**TO BE DONE**
Restate the opening lines of the material below word for word, stopping after the line that contains "const SEAM_STEEPNESS = 0.95;".

**EXCERPTED DATA**
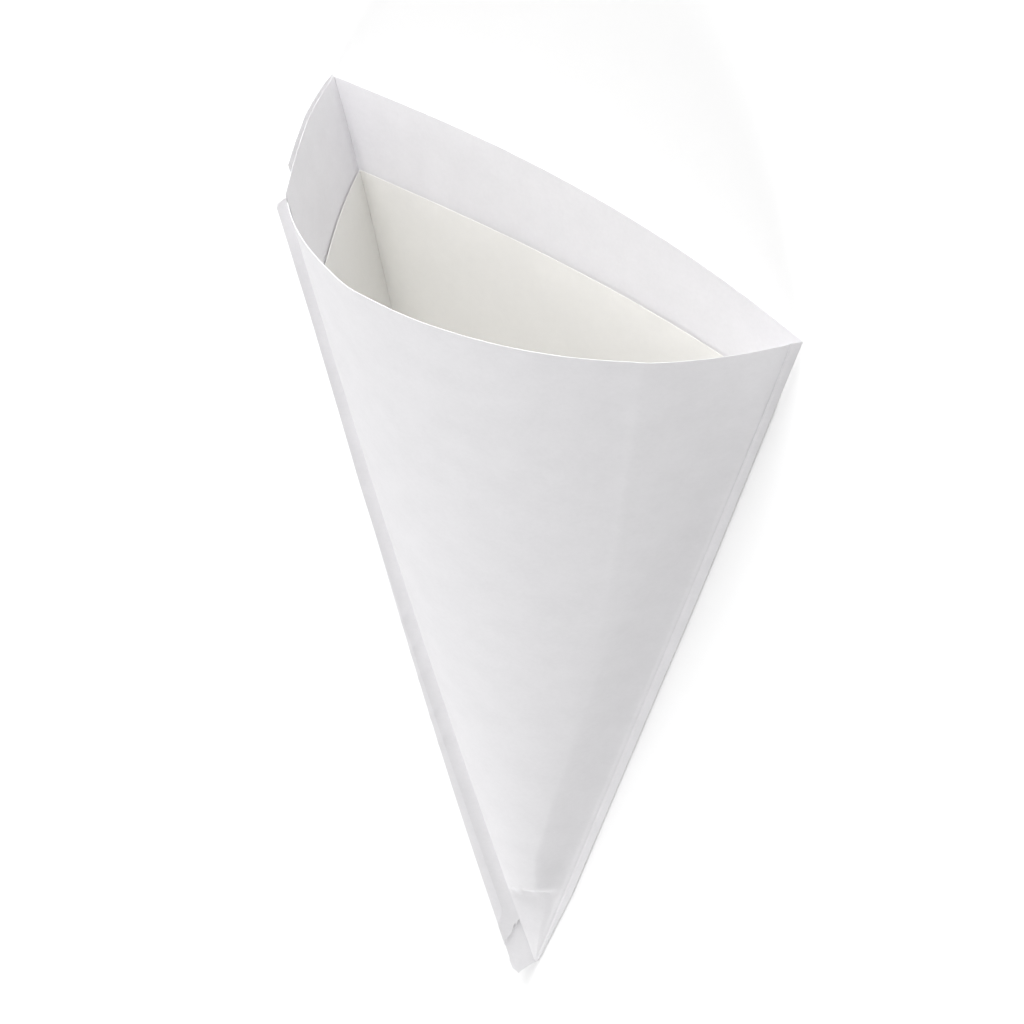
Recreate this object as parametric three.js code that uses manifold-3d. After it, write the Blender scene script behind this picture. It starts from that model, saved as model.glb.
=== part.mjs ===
// Paper cone bag, lying on its flat back panel with the mouth open.
// An outer sheet is folded into a pointed bag: a flat back, a narrow side panel on the left and
// an arched front. Its glued margins stand out as a fin along the left fold and as a narrow seam
// along the right fold, and a flap laps over the outside of the side panel. A thinner liner of
// greaseproof paper lies inside and stops short of the rim.
// Millimetres, +Z up, +Y from the tip toward the mouth, +X toward the right seam.
// The origin is on the underside of the back panel, below the middle of the bag.

import * as THREE from 'three';
import { LoftGeometry } from 'three/addons/geometries/LoftGeometry.js';
import { mergeVertices } from 'three/addons/utils/BufferGeometryUtils.js';
import Module from 'manifold-3d';

// Length along the folds, from the tip to the rim, and the place of the origin from the tip
const SLANT = 280;
const REST_DISTANCE = 150;

// Mouth section, as x and z where the folds are MOUTH_RUN from the tip
const MOUTH_RUN = 266.5;
const BACK_HALF_WIDTH = 85.7;
const LEFT_FOLD_X = -41;
const LEFT_FOLD_HEIGHT = 54.2;
const ARCH_LEFT_HANDLE = { x: 3.7, z: 87 };
const ARCH_RIGHT_HANDLE = { x: 69, z: 58.5 };
const LEFT_FOLD_BOW = 1.9;

// Paper
const PAPER = 0.3;
const LINER_PAPER = 0.2;
const PLY_GAP = 0.3;
const GLUE_DEPTH = 0.1;

// Cut edge: distances from the tip that shape the back's rim, and the side panel's extra length
const BACK_RIM_LEFT_HANDLE = 270;
const BACK_RIM_RIGHT_HANDLE = 275;
const SIDE_RIM_RISE = 2.5;

// Right seam, a glued margin that is steep at the mouth and lies flat at the tip
const SEAM_WIDTH = 3.6;
const SEAM_STEEPNESS = 0.95;

// Left fin: a wide ply and, on its inner face, a narrower one that ends short of the tip
const FIN_DIRECTION = THREE.MathUtils.degToRad(132);
const FIN_WIDTH_AT_RIM = 2.85;
const FIN_WIDTH_AT_TIP = 6.7;
const FIN_RIM_HANDLE = 1.5;
const FIN_TIP_HANDLE = 6.5;
const FIN_COVER_AT_TIP = 4.1;
const FIN_COVER_MARGIN = 0.2;
const FIN_COVER_END_AT_FOLD = 15;
const FIN_COVER_END_AT_EDGE = 9;
const FIN_ROOT = 0.2;

// Flap over the outside of the side panel
const FLAP_SHARE = 0.86;
const FLAP_RISE = 3.2;
const FLAP_ROOT = 0.6;

// Sealed tip, where the arch is pressed flat
const SEAL_LENGTH = 21;
const SEAL_STEP = 4;
const SEAL_FLATNESS = 0.8;
const TIP_CUT = 1.2;
const FLOOR_GAP = 0.5;

// Liner: how far its edge lies below the rim, and how far its back bows off the outer sheet
const LINER_DROP_SIDE = 30;
const LINER_DROP_LEFT = 26;
const LINER_DROP_RIGHT = 20;
const LINER_BOW = 2.5;

// Fineness
const BACK_STEPS = 14;
const ARCH_STEPS = 28;
const SIDE_STEPS = 6;
const LENGTH_STEPS = 6;

const wasm = await Module();
wasm.setup();

const mix = THREE.MathUtils.lerp;

function cubic(a, b, c, d, t) {
  const u = 1 - t;
  return a * u ** 3 + 3 * b * u * u * t + 3 * c * u * t * t + d * t ** 3;
}

const plies = 2 * PAPER;
const creaseX = BACK_HALF_WIDTH - SEAM_WIDTH * Math.sqrt(1 - SEAM_STEEPNESS ** 2);
const creaseHeight = SEAM_WIDTH * SEAM_STEEPNESS;
const finAlong = new THREE.Vector3(Math.cos(FIN_DIRECTION), 0, Math.sin(FIN_DIRECTION));
const finAcross = new THREE.Vector3(finAlong.z, 0, -finAlong.x);

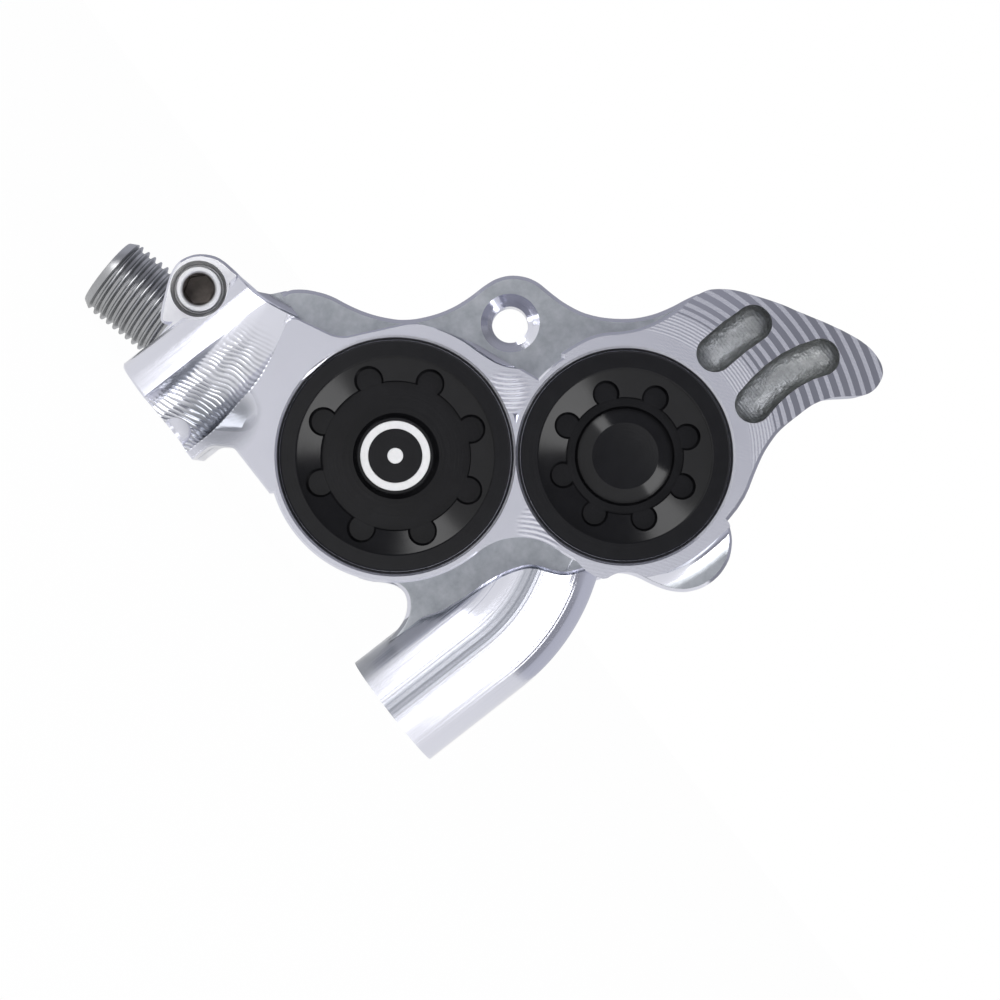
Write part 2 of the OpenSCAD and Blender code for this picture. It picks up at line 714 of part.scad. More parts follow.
// Threaded cap with a notched recess, without its post
module cap_shell(cap_r, notch_r, turn) {
    shelf_r = cap_r - cap_rim;
    pocket_r = shelf_r - 1.7 * notch_r;
    thread_r = cap_r - cap_shoulder;
    pocket_at = bore_end + cap_floor;
    difference() {
        union() {
            translate([0, 0, bore_end])
                cylinder(h = cap_under - bore_end, r = thread_r);
            translate([0, 0, cap_under])
                cylinder(h = cap_flange, r = cap_r);
        }
        translate([0, 0, cap_top - cap_shelf_drop])
            cylinder(h = cap_shelf_drop + over, r = shelf_r);
        translate([0, 0, pocket_at])
            cylinder(h = cap_top - pocket_at, r = pocket_r);
        for (i = [0:cap_notches - 1])
            rotate(turn + 360 * i / cap_notches)
                translate([shelf_r - 1.35 * notch_r, 0, pocket_at + notch_step])
                    cylinder(h = cap_top - pocket_at, r = notch_r);
        translate([0, 0, bore_end + cap_ring_d * 0.15])
            ring(thread_r - cap_ring_d, thread_r + over, 0, cap_ring_d * 1.1);
    }
}

// Post in the middle of a cap, narrower at its top by the spread
module cap_post(r, spread_r) {
    foot = bore_end + cap_floor - over;
    translate([0, 0, foot])
        cylinder(h = cap_top - spread_r - foot, r = r + spread_r);
    if (spread_r > 0)
        translate([0, 0, cap_top - spread_r])
            cylinder(h = spread_r / 2, r1 = r + spread_r, r2 = r);
}

// Ring and dot on the large cap's post
module mark_shape(grow) {
    ring(mark_d / 2 - mark_w - grow, mark_d / 2 + grow, 0, mark_depth + grow);
    cylinder(h = mark_depth + grow, r = mark_dot_d / 2 + grow);
}

module bore_cap_large() {
    color("#1b1b1e")
    outward(bore_l, OUT)
        difference() {
            union() {
                cap_shell(cap_large_r, notch_large_r, cap_large_turn);
                cap_post(post_large_d / 2, 0);
            }
            translate([0, 0, cap_top - mark_depth])
                mark_shape(still_gap);
        }
}

module bore_cap_small() {
    color("#1b1b1e")
    outward(bore_s, OUT) {
        cap_shell(cap_small_r, notch_small_r, cap_small_turn);
        cap_post(post_small_d / 2, post_spread);
    }
}

module cap_ring_mark() {
    color("white")
    outward(bore_l, OUT)
        translate([0, 0, cap_top - mark_depth])
            mark_shape(0);
}

// Round seal in the groove of a cap's thread
module cap_seal(place, cap_r) {
    r = cap_ring_d / 2;
    color("#141414")
    outward(place, OUT)
        translate([0, 0, bore_end + cap_ring_d * 0.7])
            rotate_extrude()
                translate([cap_r - cap_shoulder - r, 0])
                    circle(r = r - still_gap, $fn = 32);
}

module cap_seal_large() {
    cap_seal(bore_l, cap_large_r);
}

module cap_seal_small() {
    cap_seal(bore_s, cap_small_r);
}

// Cup-shaped piston, open towards its pad
module piston(place, r, side) {
    bevel = edge_chamfer;
    color("#c9c6bd")
    outward(place, side)
        rotate_extrude()
            polygon([
                [0, piston_back - piston_crown], [r - piston_wall, piston_back - piston_crown],
                [r - piston_wall, piston_front], [r - bevel, piston_front], [r, piston_front + bevel],
                [r, piston_back - bevel], [r - bevel, piston_back], [0, piston_back]
            ]);
}

module piston_outboard_large() {
    piston(bore_l, piston_large_r, OUT);
}

module piston_outboard_small() {
    piston(bore_s, piston_small_r, OUT);
}

module piston_inboard_large() {
    piston(bore_l, piston_large_r, BACK);
}

module piston_inboard_small() {
    piston(bore_s, piston_small_r, BACK);
}

// Seal of square section in its groove round a piston
module bore_seal(place, piston_r, side, at, w) {
    color("#141414")
    outward(place, side)
        ring(piston_r + fit_gap, piston_r + fit_gap + groove_depth - still_gap, at + still_gap, at + w - still_gap);
}

module fluid_seal_outboard_large() {
    bore_seal(bore_l, piston_large_r, OUT, fluid_at, fluid_seal_w);
}

module fluid_seal_outboard_small() {
    bore_seal(bore_s, piston_small_r, OUT, fluid_at, fluid_seal_w);
}

module fluid_seal_inboard_large() {
    bore_seal(bore_l, piston_large_r, BACK, fluid_at, fluid_seal_w);
}

module fluid_seal_inboard_small() {
    bore_seal(bore_s, piston_small_r, BACK, fluid_at, fluid_seal_w);
}

module dust_seal_outboard_large() {
    bore_seal(bore_l, piston_large_r, OUT, dust_at, dust_seal_w);
}

module dust_seal_outboard_small() {
    bore_seal(bore_s, piston_small_r, OUT, dust_at, dust_seal_w);
}

module dust_seal_inboard_large() {
    bore_seal(bore_l, piston_large_r, BACK, dust_at, dust_seal_w);
}

module dust_seal_inboard_small() {
    bore_seal(bore_s, piston_small_r, BACK, dust_at, dust_seal_w);
}

// Corner of a plate or lining, placed in the rotor's plane
function pad_corner(t, o, r) = let (p = from_bores(t, o)) [p[0], p[1], r];

// Backing plate with the ear that the pin goes through
module pad_plate(side) {
    half = plate_l / 2;
    ear_half = spring_leg_at + spring_leg_w / 2;
    y0 = side * plate_front;
    y1 = side * plate_back;
    color("#3a3b3e")
    difference() {
        union() {
            slab(rounded([
                pad_corner(-half, -plate_foot, edge_chamfer * 3),
                pad_corner(half, -plate_foot, edge_chamfer * 3),
                pad_corner(half, plate_foot * 0.4, edge_chamfer * 5),
                pad_corner(half * 0.6, plate_shoulder, ear_r),
                pad_corner(ear_half * 1.1, plate_shoulder, 0),
                pad_corner(ear_half, plate_tab, edge_chamfer),
                pad_corner(-ear_half, plate_tab, edge_chamfer),
                pad_corner(-ear_half * 1.1, plate_shoulder, 0),
                pad_corner(-half * 0.6, plate_shoulder, ear_r),
                pad_corner(-half, plate_foot * 0.4, edge_chamfer * 5)
            ]), min(y0, y1), max(y0, y1));
            rod_y(pin_c, ear_r, min(y0, y1), max(y0, y1));
        }
        rod_y(pin_c, ear_hole_d / 2, -plate_back - over, plate_back + over);
    }
}

module pad_plate_outboard() {
    pad_plate(OUT);
}

module pad_plate_inboard() {
    pad_plate(BACK);
}

// Friction block, cut along the rotor's rim
module pad_lining(side) {
    half = lining_l / 2;
    y0 = side * pad_gap;
    y1 = side * plate_front;
    color("#4a4038")
    intersection() {
        slab(rounded([
            pad_corner(-half * 0.93, -plate_foot * 0.85, edge_chamfer * 4),
            pad_corner(half * 0.93, -plate_foot * 0.85, edge_chamfer * 4),
            pad_corner(half, plate_foot * 0.2, edge_chamfer * 4),
            pad_corner(half * 0.75, plate_shoulder, edge_chamfer * 4),
            pad_corner(-half * 0.75, plate_shoulder, edge_chamfer * 4),
            pad_corner(-half, plate_foot * 0.2, edge_chamfer * 4)
        ]), min(y0, y1), max(y0, y1));
        rod_y(rotor_c, rotor_d / 2 - edge_chamfer, min(y0, y1), max(y0, y1));
    }
}

module pad_lining_outboard() {
    pad_lining(OUT);
}

module pad_lining_inboard() {
    pad_lining(BACK);
}

// Sheet spring whose four legs press the two plates apart, with an open frame above the pin
module pad_spring() {
    outside = plate_front - fit_gap;
    end = spring_leg_at + spring_leg_w / 2;
    bridge = spring_top - spring_t;
    color("#b9bcc0") {
        difference() {
            bore_line_box(-end, end, bridge, spring_top, -outside, outside);
            bore_line_box(spring_leg_w - end, end - spring_leg_w, bridge - over, spring_top + over,
                          spring_leg_w - outside, outside - spring_leg_w);
        }
        for (side = [-1, 1]) {
            t0 = side * spring_leg_at - spring_leg_w / 2;
            bore_line_box(t0, t0 + spring_leg_w, spring_foot, bridge + over, -outside, spring_t - outside);
            bore_line_box(t0, t0 + spring_leg_w, spring_foot, bridge + over, outside - spring_t, outside);
        }
    }
}

module bleed_screw() {
    head = bleed_top - cap_sink;
    foot = head - bleed_l;
    groove = cap_ring_d / 2;
    color("#d5d8dc")
    outward(bleed_c, OUT)
        difference() {
            union() {
                translate([0, 0, foot])
                    cylinder(h = bleed_l - edge_chamfer, r = bleed_r);
                translate([0, 0, head - edge_chamfer])
                    cylinder(h = edge_chamfer, r1 = bleed_r, r2 = bleed_r - edge_chamfer);
                translate([0, 0, foot - bleed_r + passage_r])
                    cylinder(h = bleed_r - passage_r, r1 = passage_r, r2 = bleed_r);
            }
            translate([0, 0, head - bleed_key_l])
                cylinder(h = bleed_key_l + over, r = bleed_key / sqrt(3), $fn = 6);
            translate([0, 0, foot + groove])
                ring(bleed_r - groove, bleed_r + over, 0, groove * 1.2);
        }
}

module bleed_screw_seal() {
    groove = cap_ring_d / 2;
    foot = bleed_top - cap_sink - bleed_l;
    color("#141414")
    outward(bleed_c, OUT)
        translate([0, 0, foot + groove * 1.6])
            rotate_extrude()
                translate([bleed_r - groove / 2, 0])
                    circle(r = groove / 2 - still_gap, $fn = 24);
}

// What follows stands on the stud's shoulder, with its Z along the stud and away from the body
module on_stud() {
    translate([stud_c[0], rotor_y, stud_c[1]])
        rotate([0, -90 - stud_tilt, 0])
            children();
}

// Half section of the stud: root, neck, thread ridges and chamfered end
function stud_section() =
    let (
        core = stud_r - 0.55 * stud_pitch,
        turns = floor((stud_l - stud_neck - stud_pitch) / stud_pitch)
    )
    concat(
        [[stud_bore_d / 2, -stud_root_l], [stud_root_d / 2, -stud_root_l],
         [stud_root_d / 2, 0], [core, 0], [core, stud_neck]],
        [for (i = [0:turns - 1])
            let (z = stud_neck + i * stud_pitch)
            each [[core, z + 0.1 * stud_pitch], [stud_r, z + 0.4 * stud_pitch],
                  [stud_r, z + 0.6 * stud_pitch], [core, z + 0.9 * stud_pitch]]],
        [[core, stud_l - stud_pitch], [core - stud_pitch * 0.7, stud_l],
         [stud_bore_d, stud_l], [stud_bore_d / 2, stud_l - stud_bore_d]]
    );

module hose_stud() {
    color("#7d8187")
    on_stud()
        rotate_extrude()
            polygon(stud_section());
}

module hose_stud_seal() {
    r = cap_ring_d / 2;
    color("#141414")
    on_stud()
        translate([0, 0, -r])
            rotate_extrude()
                translate([stud_root_d / 2 + r, 0])
                    circle(r = r - still_gap, $fn = 32);
}

module passage_plug() {
    color("#b9bcc0")
    rod_y(cross_c, plug_d / 2 - still_gap, back_at - plug_l + still_gap, back_at);
}

caliper_body();
bore_cap_large();
bore_cap_small();
cap_ring_mark();
cap_seal_large();
cap_seal_small();
piston_outboard_large();
piston_outboard_small();
piston_inboard_large();
piston_inboard_small();
fluid_seal_outboard_large();
fluid_seal_outboard_small();
fluid_seal_inboard_large();
fluid_seal_inboard_small();
dust_seal_outboard_large();
dust_seal_outboard_small();
dust_seal_inboard_large();
dust_seal_inboard_small();
pad_plate_outboard();
pad_plate_inboard();
pad_lining_outboard();
pad_lining_inboard();
pad_spring();
bleed_screw();
bleed_screw_seal();
hose_stud();
hose_stud_seal();
passage_plug();
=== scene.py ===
"""Bicycle disc brake caliper: its detailed pieces, finishes and studio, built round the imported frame."""
import logging
from dataclasses import dataclass, field
from enum import Enum
from math import acos, cos, degrees, pi, radians, sin, sqrt, tan
from typing import Iterable, Optional, Sequence

import bmesh
import bpy
from bmesh.types import BMesh, BMFace, BMVert
from mathutils import Matrix, Vector


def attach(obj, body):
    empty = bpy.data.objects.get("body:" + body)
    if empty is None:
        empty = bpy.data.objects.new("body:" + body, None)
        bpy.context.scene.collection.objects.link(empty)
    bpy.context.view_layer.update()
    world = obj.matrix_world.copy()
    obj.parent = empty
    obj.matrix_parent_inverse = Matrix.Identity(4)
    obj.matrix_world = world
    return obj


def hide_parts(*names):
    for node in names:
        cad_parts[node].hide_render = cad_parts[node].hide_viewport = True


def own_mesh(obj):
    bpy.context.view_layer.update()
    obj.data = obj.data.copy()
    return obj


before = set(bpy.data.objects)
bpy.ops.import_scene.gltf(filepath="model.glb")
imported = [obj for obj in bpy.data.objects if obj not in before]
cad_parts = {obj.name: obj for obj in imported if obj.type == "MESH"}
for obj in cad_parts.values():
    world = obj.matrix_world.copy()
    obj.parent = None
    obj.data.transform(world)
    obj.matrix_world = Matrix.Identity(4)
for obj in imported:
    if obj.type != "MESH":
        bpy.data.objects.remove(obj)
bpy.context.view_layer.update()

log = logging.getLogger("caliper")

MM = 0.001
Point = tuple[float, float]
Corner = tuple[float, float, float]
Path = tuple[Corner, ...]
Colour = tuple[float, float, float]
Socket = bpy.types.NodeSocket


class Side(Enum):
    """The two sides of the rotor: the outer side looks along -Y and the back along +Y."""

    OUT = -1
    BACK = 1


class Join(Enum):
    """The ways in which a shape is joined with others."""

    ADD = "UNION"
    CUT = "DIFFERENCE"
    COMMON = "INTERSECT"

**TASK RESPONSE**
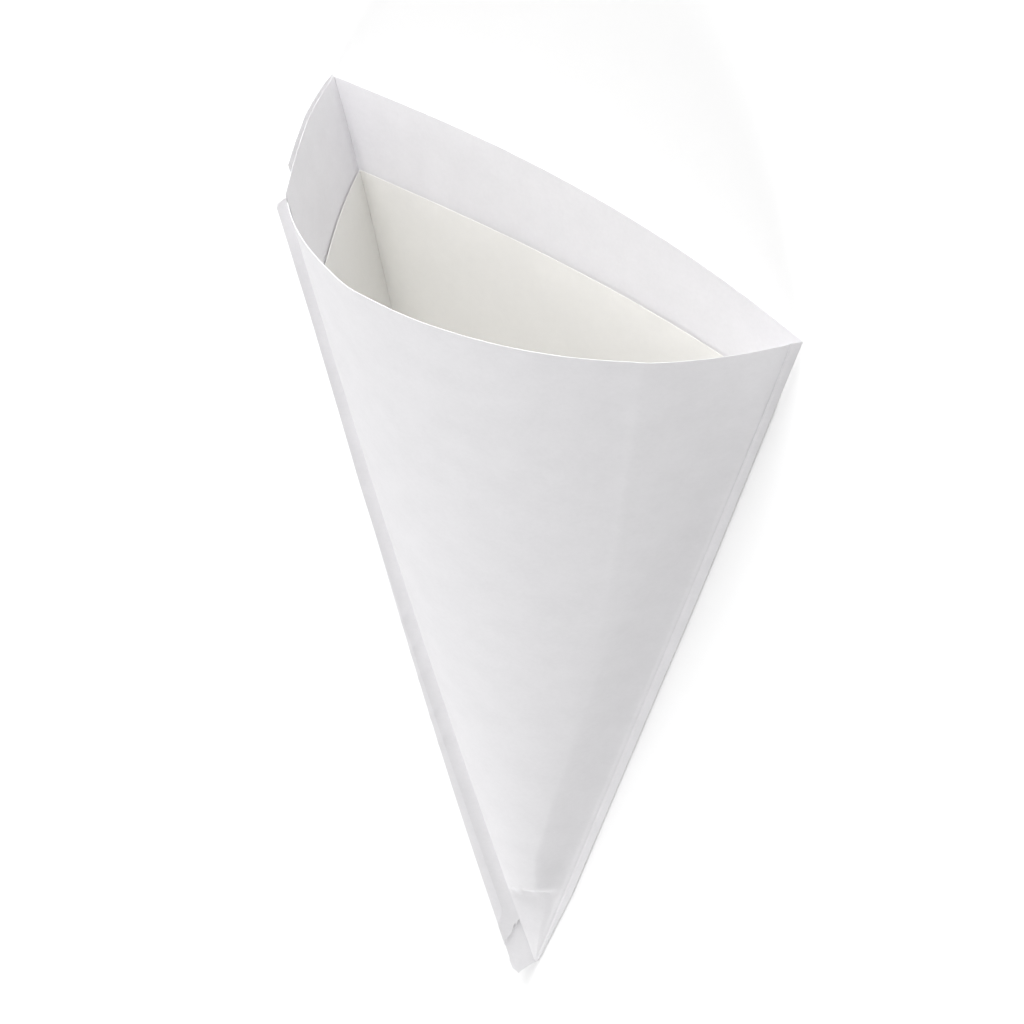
Recreate this object as parametric three.js code that uses manifold-3d. After it, write the Blender scene script behind this picture. It starts from that model, saved as model.glb.
=== part.mjs ===
// Paper cone bag, lying on its flat back panel with the mouth open.
// An outer sheet is folded into a pointed bag: a flat back, a narrow side panel on the left and
// an arched front. Its glued margins stand out as a fin along the left fold and as a narrow seam
// along the right fold, and a flap laps over the outside of the side panel. A thinner liner of
// greaseproof paper lies inside and stops short of the rim.
// Millimetres, +Z up, +Y from the tip toward the mouth, +X toward the right seam.
// The origin is on the underside of the back panel, below the middle of the bag.

import * as THREE from 'three';
import { LoftGeometry } from 'three/addons/geometries/LoftGeometry.js';
import { mergeVertices } from 'three/addons/utils/BufferGeometryUtils.js';
import Module from 'manifold-3d';

// Length along the folds, from the tip to the rim, and the place of the origin from the tip
const SLANT = 280;
const REST_DISTANCE = 150;

// Mouth section, as x and z where the folds are MOUTH_RUN from the tip
const MOUTH_RUN = 266.5;
const BACK_HALF_WIDTH = 85.7;
const LEFT_FOLD_X = -41;
const LEFT_FOLD_HEIGHT = 54.2;
const ARCH_LEFT_HANDLE = { x: 3.7, z: 87 };
const ARCH_RIGHT_HANDLE = { x: 69, z: 58.5 };
const LEFT_FOLD_BOW = 1.9;

// Paper
const PAPER = 0.3;
const LINER_PAPER = 0.2;
const PLY_GAP = 0.3;
const GLUE_DEPTH = 0.1;

// Cut edge: distances from the tip that shape the back's rim, and the side panel's extra length
const BACK_RIM_LEFT_HANDLE = 270;
const BACK_RIM_RIGHT_HANDLE = 275;
const SIDE_RIM_RISE = 2.5;

// Right seam, a glued margin that is steep at the mouth and lies flat at the tip
const SEAM_WIDTH = 3.6;
const SEAM_STEEPNESS = 0.95;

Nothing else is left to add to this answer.